■ Scripts that build objects
+--

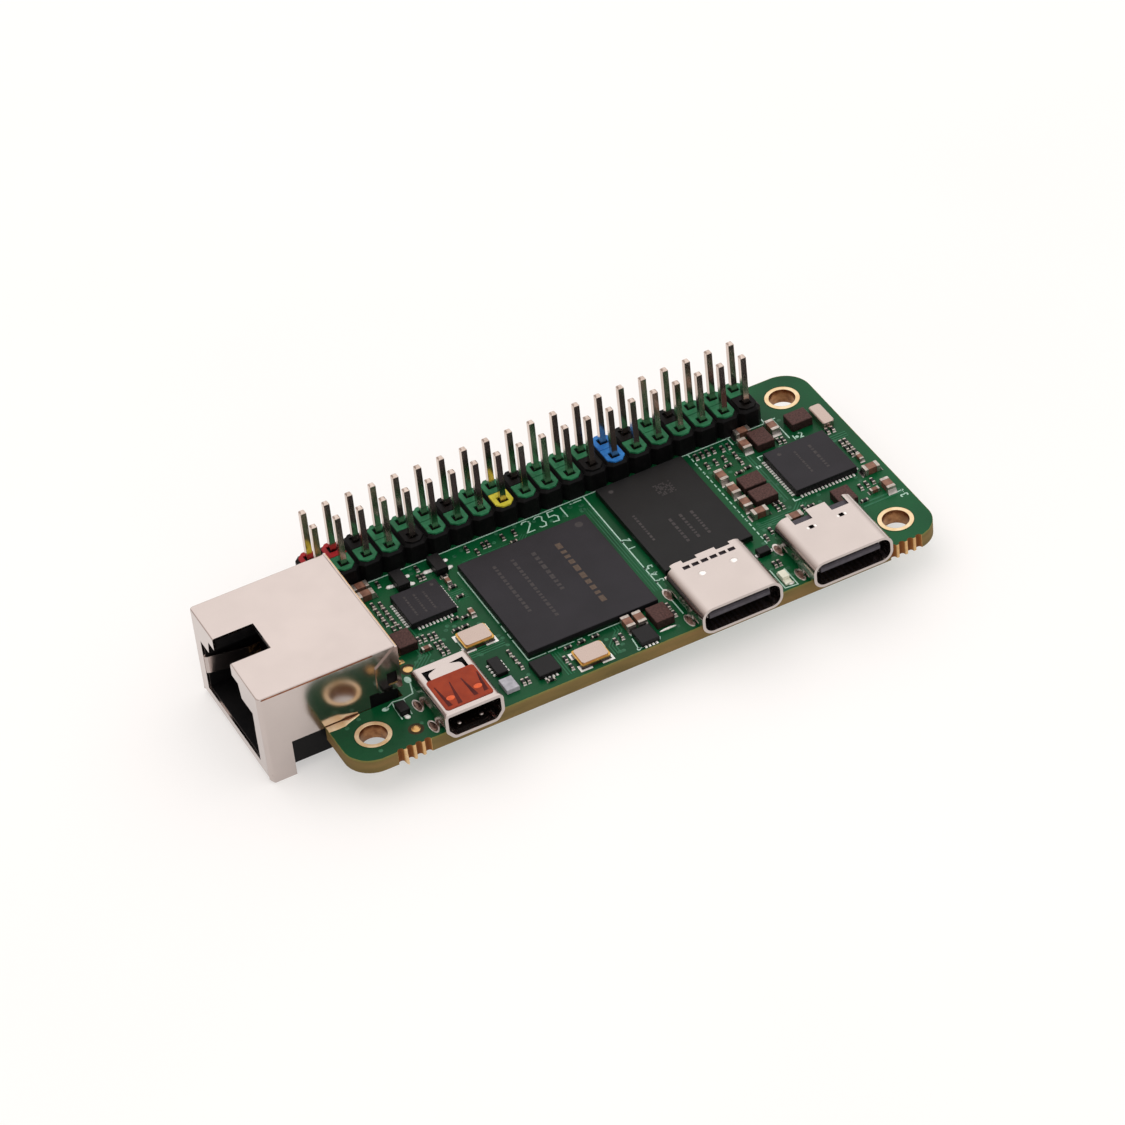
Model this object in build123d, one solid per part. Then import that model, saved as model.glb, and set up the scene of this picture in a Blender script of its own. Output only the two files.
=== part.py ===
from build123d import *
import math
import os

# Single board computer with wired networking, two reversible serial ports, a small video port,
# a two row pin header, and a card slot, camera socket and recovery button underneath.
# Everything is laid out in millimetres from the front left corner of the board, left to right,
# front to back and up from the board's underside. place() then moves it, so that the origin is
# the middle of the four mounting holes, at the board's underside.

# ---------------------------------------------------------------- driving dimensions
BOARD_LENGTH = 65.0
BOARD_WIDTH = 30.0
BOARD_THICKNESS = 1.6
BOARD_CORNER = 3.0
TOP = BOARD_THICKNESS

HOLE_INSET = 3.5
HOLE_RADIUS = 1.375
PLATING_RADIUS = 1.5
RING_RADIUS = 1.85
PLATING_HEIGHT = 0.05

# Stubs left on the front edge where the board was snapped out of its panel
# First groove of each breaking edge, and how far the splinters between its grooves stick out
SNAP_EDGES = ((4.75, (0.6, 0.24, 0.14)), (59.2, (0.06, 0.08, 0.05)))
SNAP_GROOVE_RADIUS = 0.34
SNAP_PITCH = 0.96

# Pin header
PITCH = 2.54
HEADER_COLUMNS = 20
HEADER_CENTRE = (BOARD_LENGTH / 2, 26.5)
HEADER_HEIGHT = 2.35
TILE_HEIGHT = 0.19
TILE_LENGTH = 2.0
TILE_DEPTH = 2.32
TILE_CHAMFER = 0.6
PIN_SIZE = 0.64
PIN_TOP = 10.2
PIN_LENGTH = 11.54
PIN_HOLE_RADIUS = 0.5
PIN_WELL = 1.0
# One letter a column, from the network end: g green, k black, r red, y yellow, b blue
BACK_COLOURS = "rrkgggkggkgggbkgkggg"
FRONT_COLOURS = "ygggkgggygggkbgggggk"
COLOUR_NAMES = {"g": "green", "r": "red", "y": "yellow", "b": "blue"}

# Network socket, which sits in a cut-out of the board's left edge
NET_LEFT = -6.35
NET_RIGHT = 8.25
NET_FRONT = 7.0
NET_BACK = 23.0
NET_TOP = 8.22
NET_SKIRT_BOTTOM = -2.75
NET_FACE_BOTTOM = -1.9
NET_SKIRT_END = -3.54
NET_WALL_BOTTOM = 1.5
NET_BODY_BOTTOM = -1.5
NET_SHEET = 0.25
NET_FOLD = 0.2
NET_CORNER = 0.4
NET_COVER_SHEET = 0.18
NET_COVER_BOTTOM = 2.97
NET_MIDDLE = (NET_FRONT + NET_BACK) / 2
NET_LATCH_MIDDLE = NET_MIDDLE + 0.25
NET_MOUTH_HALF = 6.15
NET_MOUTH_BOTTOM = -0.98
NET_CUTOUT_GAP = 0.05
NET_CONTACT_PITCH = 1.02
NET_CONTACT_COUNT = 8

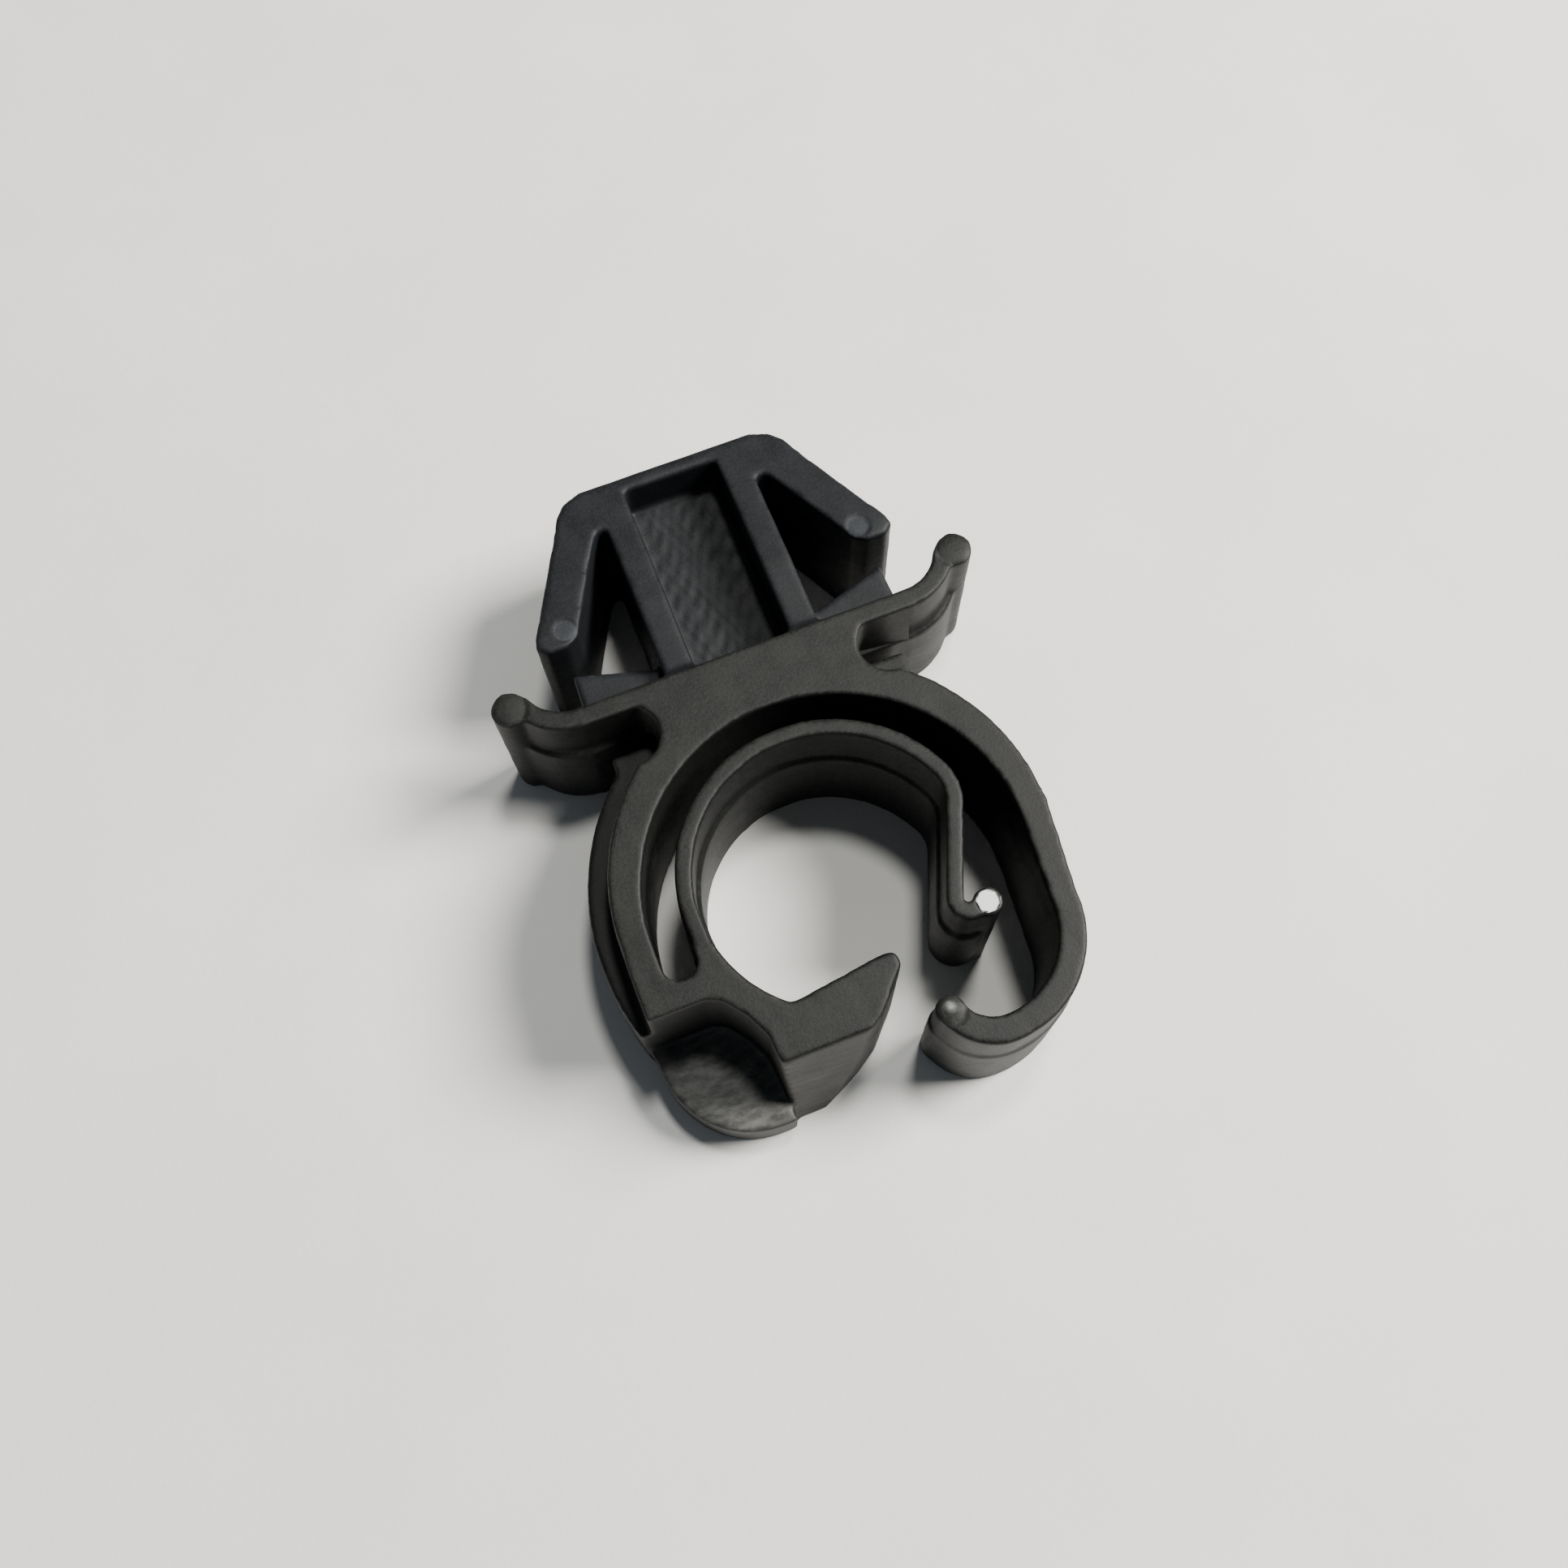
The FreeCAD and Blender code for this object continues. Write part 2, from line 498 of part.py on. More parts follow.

+--

■ Task
Set down, exactly as written, each line of the data from its opening line through the one containing "TOP = BOARD_THICKNESS". Output nothing more.

■ Result for this exercise
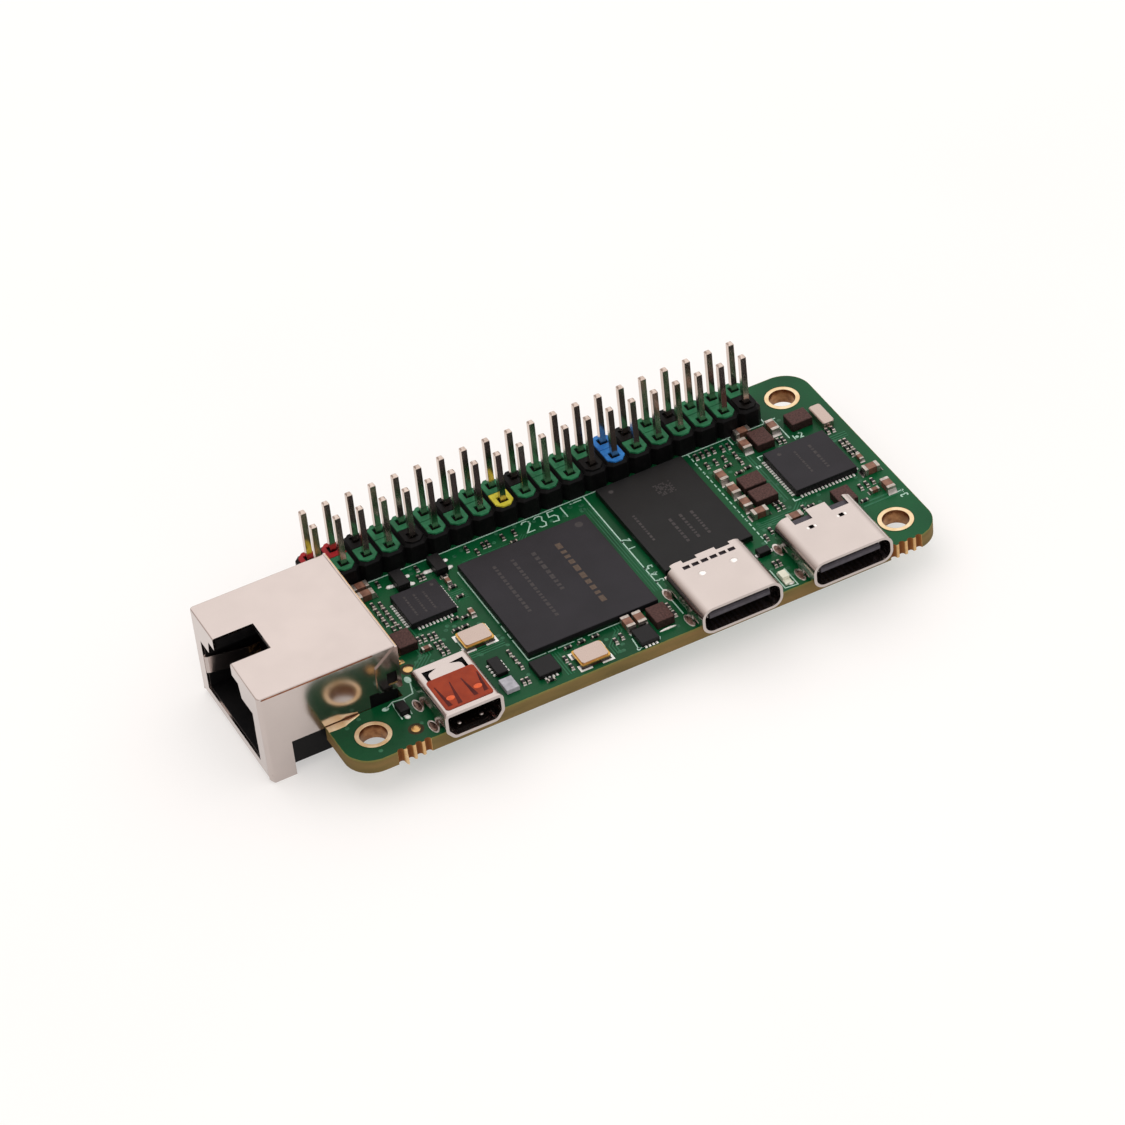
Model this object in build123d, one solid per part. Then import that model, saved as model.glb, and set up the scene of this picture in a Blender script of its own. Output only the two files.
=== part.py ===
from build123d import *
import math
import os

# Single board computer with wired networking, two reversible serial ports, a small video port,
# a two row pin header, and a card slot, camera socket and recovery button underneath.
# Everything is laid out in millimetres from the front left corner of the board, left to right,
# front to back and up from the board's underside. place() then moves it, so that the origin is
# the middle of the four mounting holes, at the board's underside.

# ---------------------------------------------------------------- driving dimensions
BOARD_LENGTH = 65.0
BOARD_WIDTH = 30.0
BOARD_THICKNESS = 1.6
BOARD_CORNER = 3.0
TOP = BOARD_THICKNESS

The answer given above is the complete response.